Mercados tell you a lot about the people. El Mercado Central, all the way down Manabi Street on Pichincha, sells fresh, and I do mean fresh flowers of all kinds among produce and other things.
The charge is $1.00 for five roses, but I look for street vendors close to Iglesia San Francisco, and I'm not disappointed. I've counted 8 to a bunch, 6, or 7, but not 5.
Outdoor mercado, Feria de las Flores, on Venezuela y Buenos Aires blooms with specials on Tuesdays, Fridays and Saturdays in the morning. Roses sell for $1 a baker's dozen... carnations for $1.25 a dozen, and their entire selection boggles the mind - all easily affordable.

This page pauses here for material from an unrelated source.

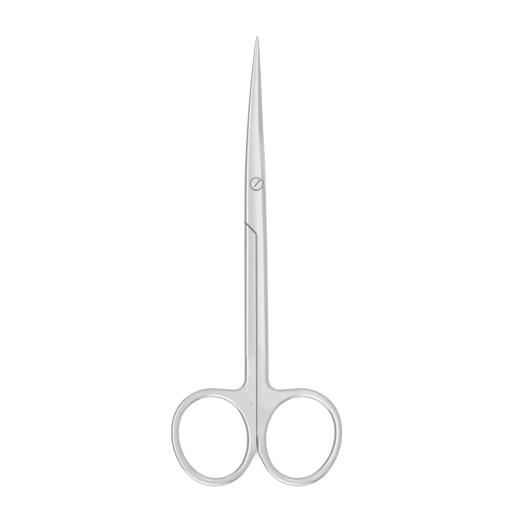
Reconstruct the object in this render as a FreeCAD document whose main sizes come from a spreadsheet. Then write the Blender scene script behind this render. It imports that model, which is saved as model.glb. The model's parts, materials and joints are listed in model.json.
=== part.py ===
import FreeCAD, Part
import math
import os
import Sketcher

# Slender suture scissors with two finger rings, 130 mm long. Two forged halves lap across each
# other at a slotted pivot screw. +Y runs to the tips, +X to the ring of the front half and +Z
# out of the front face; the pivot axis is the Z axis. Everything is drawn about the lap plane
# and then lifted, so that the crown of the back face lies on z = 0.
# The closed pair has one smooth outline. Each half is cut out of it along the lap plane, the
# slanting steps and the slit between the shanks, so the two halves always match. The cuts of
# the rear half are those of the front half turned over about the Y axis.

sizes = {
    # play between the blades on each side of the lap plane, slit between the shanks
    "lap_half": 0.02,
    "slit_half": 0.15,
    "slit_lean": 0.2,
    "slit_edge": 0.4,
    # slanting step where a half changes from full width to half width
    "step_foot": 14.55,
    "step_slant": 3.65,
    "step_gap": 0.4,
    "step_margin": 1.45,
    # point of the blades, and the last section beyond it
    "tip_end": 42.8,
    "tip_radius": 0.28,
    "tip_shift": 0.21,
    "tip_over": 0.4,
    # hollow grinding of the blades' inner faces
    "hollow_wheel": 40.0,
    "hollow_edge": 0.16,
    # finger ring: an egg of four arcs round a centre, with the hole's egg inside it. The ring's
    # place across is kept from the slit, and the hole's arcs are kept from the ring's.
    "ring_inset": 1.39,
    "ring_down": 72.66,
    "ring_lean": 80.4,
    "ring_up": 2.21,
    "ring_low": 3.59,
    "ring_up_radius": 11.65,
    "ring_low_radius": 11.04,
    "ring_side_radius": 17.88,
    "hole_lean": 77.5,
    "hole_up": 1.81,
    "hole_low": 3.66,
    "wall_up": 2.27,
    "wall_low": 2.55,
    "wall_side": 3.22,
    "hole_edge": 0.55,
    "back_edge": 0.64,
    # neck above the ring's upper arc, straight shank above the neck, crotch below the centre
    "neck_rise": 4.76,
    "neck_radius": 3.0,
    "shank_rise": 6.25,
    "crotch_drop": 4.54,
    # pivot screw: slotted head let into the front half, plain neck, threaded end that is
    # riveted into the back of the rear half
    "head_radius": 1.7,
    "head_play": 0.1,
    "head_sink": 0.03,
    "head_height": 0.91,
    "head_edge": 0.08,
    "bore_radius": 1.13,
    "bore_play": 0.03,
    "thread_radius": 1.0,
    "thread_play": 0.02,
    "rivet_flare": 0.35,
    # driver slot: open at the rim on one side, short of it on the other
    "slot_turn": 49.4,
    "slot_half": 0.17,
    "slot_depth": 0.4,
    "slot_short": 0.6,
    # small pressed test mark on the web of the rear half
    "mark_across": 1.56,
    "mark_rise": 9.36,
    "mark_turn": 115.0,
    "mark_half": 0.36,
    "mark_bend": 0.45,
    "mark_depth": 0.05,
}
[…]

Asters sell for 50 cents to $1 a dozen.
Besides flowers, Mercado Central features meat and fish, which I skip and buy from the mall supermarkets... but their organic super size fresh produce saves me a bundle. I especially like their cantaloupe - big as a small watermelon - onions, green peppers or whatever I need at the moment.
I don't drink their juice here because I'm not sure of their water quality though.
Since it's on one of their "be careful" zones, if you feel safer going by taxi, by all means do so. Personally, I walk.
Two blocks across from El Ejido - The Chosen - Park, down the street from Hotel Colon, steps away from El Espiral, Mercado Artesenal Mariscal Sucre reigns in the rain or in the sun.
Once you know, I mean really know the exact location, you can sprint down from La Colonial.
Sometimes I hop on the trole - trolley. Two stops and I'm there... almost. At least, I'm at El Ejido Park. Of course, how many stops depend on where you board. Then I just keep walking.
I follow one rule anywhere in the world I'm not familiar with: Ask at any store for directions if you think you're lost, or catch a taxi. It helps to know where you're going! Some new taxi drivers will ask you for the shortest route.
You know you've arrived when you find yourself surrounded by almost everything in El Ejido Park on the weekend and so much more.
The sunburst mirrors, leather clocks, and tahua miniature carvings tickle my desires. Tahua, a vegetable ivory, used to only provide buttons, but now carvings of a menagerie of animals and gorgeous bracelets and more have exploded.
Very interesting and welcome gifts to give to anyone on your list any time cling to walls just waiting to jump into your shopping bag in exchange for cash. Any occasion lends an excuse for a gift.
I take care of all my Christmas shopping in the mercados of Quito no matter what time of year. The prices propel my heart to sing, "Oh, the money I saved, ka-ching, ka-ching."
The other mercado of two mercados (coming from Otavalo) within walking distance from each other claims attention first.
Tents stretch across the park like a giant caterpillar every weekend offering everything from Otavalo up north.
From any park entrance, paths lead to the long train of tents that display Panama hats made in Ecuador as always, scarves, ponchos, capes, leather wallets and coin purses, alpaca goods, wood carvings, among hundreds of other things.
Any taxicab driver knows his way to El Ejido Park even though they may not understand English. Ejido is pronounced "ehido." Never forget to check that the taxi exhibits a big number on the windshield, the name of the cab company on the side, and that he charges according to a running meter that usually starts at zero - and orange license plates grace the front and rear of the cab.
Artists display and sell their masterpieces or copies of other masterpieces all along the sidewalk as you follow the art from either direction of this highly commercial and popular park... why else would it be El Ejido (the chosen)?
Sometimes soothing Andean music resonates throughout the area as musicians at the entrance to the mercado play intermittently, hoping to sell you their CD's. Sundays they also play in the centro (colonial center).